In today’s Gospel, we have more advice from Jesus about readiness. It is an echo of the parable of the wise and foolish bridesmaids (Matt 25:1-13).

We are to be ready, with our belts fastened and our lamps burning, like servants waiting for the groom to return from the wedding. If we prepare in this way, when the master comes and knocks, we will be ready to admit him without delay.

There is a reward, a surprising reward, for servants thus prepared.
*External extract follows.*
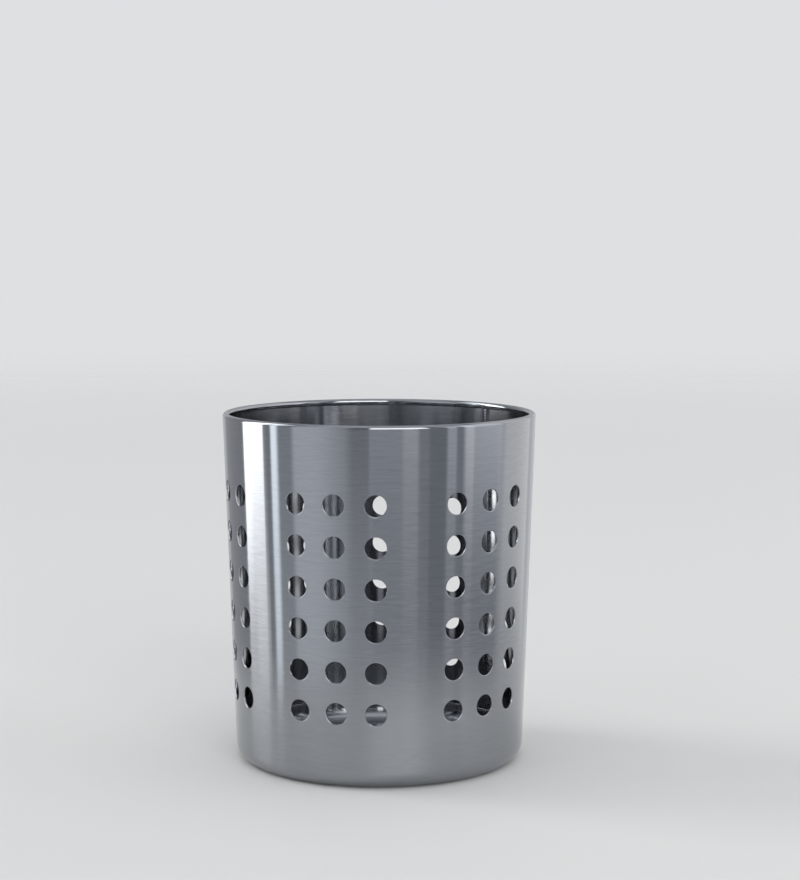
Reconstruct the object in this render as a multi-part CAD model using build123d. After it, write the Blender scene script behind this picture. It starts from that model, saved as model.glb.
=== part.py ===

When the master comes back and finds his servants awake and ready, he will seat them at table and himself wait on them:

Blessed are those slaves whom the master finds alert when he comes; truly I tell you, he will fasten his belt and have them sit down to eat, and he will come and serve them.

Jesus had said of himself:

…just as the Son of Man came not to be served but to serve and to give his life a ransom for many. (Matt 20:28)

He is the one who, as Master and Lord, washes the feet of his disciples. And if the master comes in the middle of the night or before dawn, blessed are those servants who are ready for his return.

This need for readiness is not a reason to be anxious nor a reason to be afraid. Reason and experience tells us again and again that the Lord’s call comes at the most unexpected times. The only solution is to be ready here and now and leave the future to take care of itself.

In our relationship with God, it is always the present which counts. The prepared servant lives constantly in the present and seeks and finds God there. A life so lived takes care of itself—and its future.